The 15 Billion Trees Campaign

President Ruto launched an ambitious national campaign to plant 15 billion trees by 2032, aiming to raise Kenya's tree cover from 7.4 to over 10 percent. The campaign involves government agencies, schools, private companies, community organizations, and individual citizens. National tree planting days have been designated, with targets for each county based on available land and ecological suitability.

Critics question the feasibility of the target, noting that Kenya would need to plant approximately 1.5 billion trees annually, requiring massive investments in nursery capacity, land preparation, and follow-up maintenance. Survival rates for planted trees in Kenya historically range from 40 to 60 percent, meaning actual planting numbers would need to be even higher. Additionally, environmentalists argue that protecting existing forests is more valuable than planting new ones, as mature indigenous forests provide ecosystem services that young plantations cannot replicate for decades.

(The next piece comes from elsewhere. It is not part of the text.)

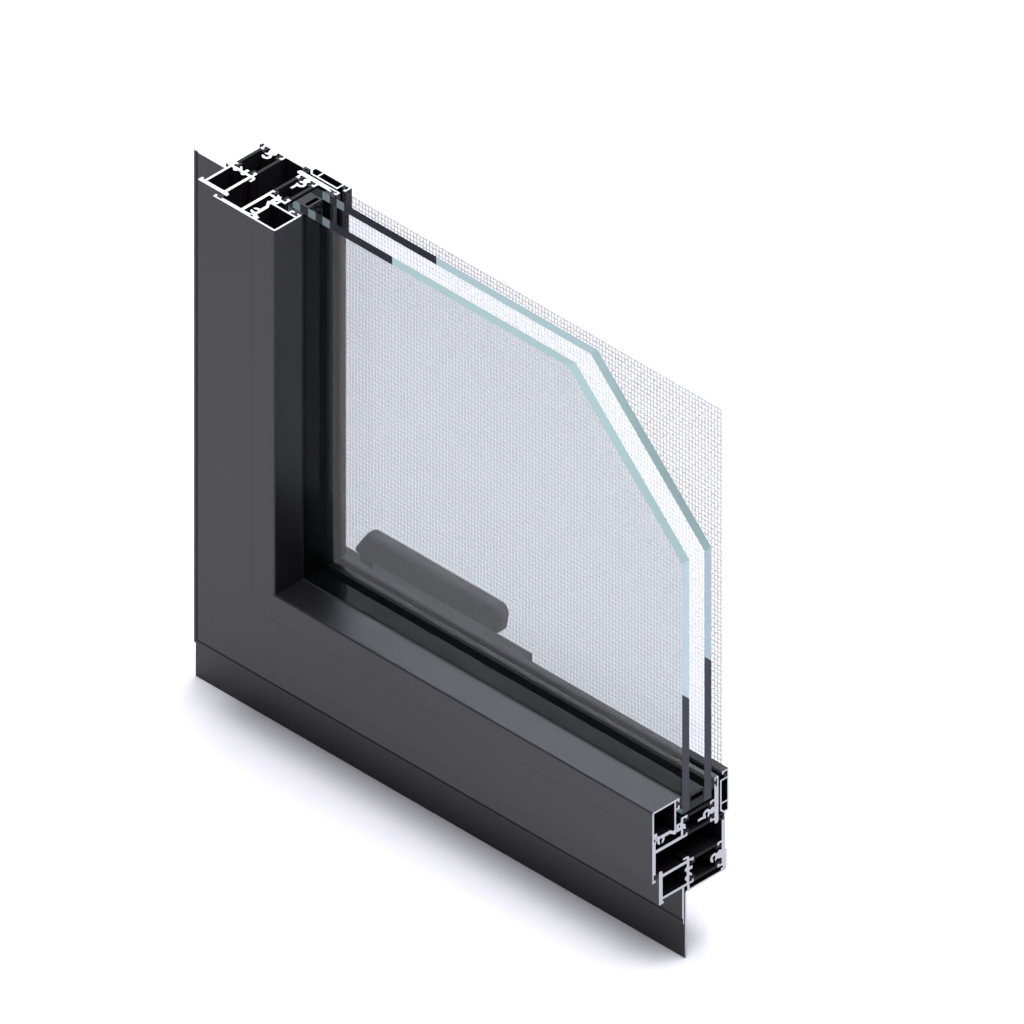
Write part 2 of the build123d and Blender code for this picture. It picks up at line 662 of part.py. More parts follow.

Threats and Challenges to Kenya's Forests

Kenya's forests face multiple interconnected threats. Agricultural expansion remains the primary driver of deforestation, as population growth pushes farming into forest margins. Charcoal production consumes an estimated 2.4 million tonnes of wood annually, with the charcoal trade valued at over KSh 135 billion, creating powerful economic incentives for tree cutting. Infrastructure development, including the proposed degazettement of forest land for roads, railways, and housing, has drawn fierce opposition from environmental groups concerned about precedent-setting forest excisions.

Climate change compounds these pressures, altering rainfall patterns, increasing fire risk, and shifting the ecological zones suitable for different tree species. Kenya's forests sequester an estimated 30 million tonnes of carbon annually, making their preservation essential to both national and global climate objectives under the Paris Agreement.

The Future of Kenya's Forests

Kenya's forestry future depends on resolving the tension between exploitation and conservation. Strengthening CFA governance, enforcing the logging moratorium on indigenous forests, investing in sustainable plantation forestry, and creating alternative livelihoods for forest-dependent communities are all essential. The constitutional target of 10 percent tree cover provides a clear benchmark, but achieving it requires sustained political commitment, adequate funding, and genuine community participation in forest management decisions that affect their lives and landscapes.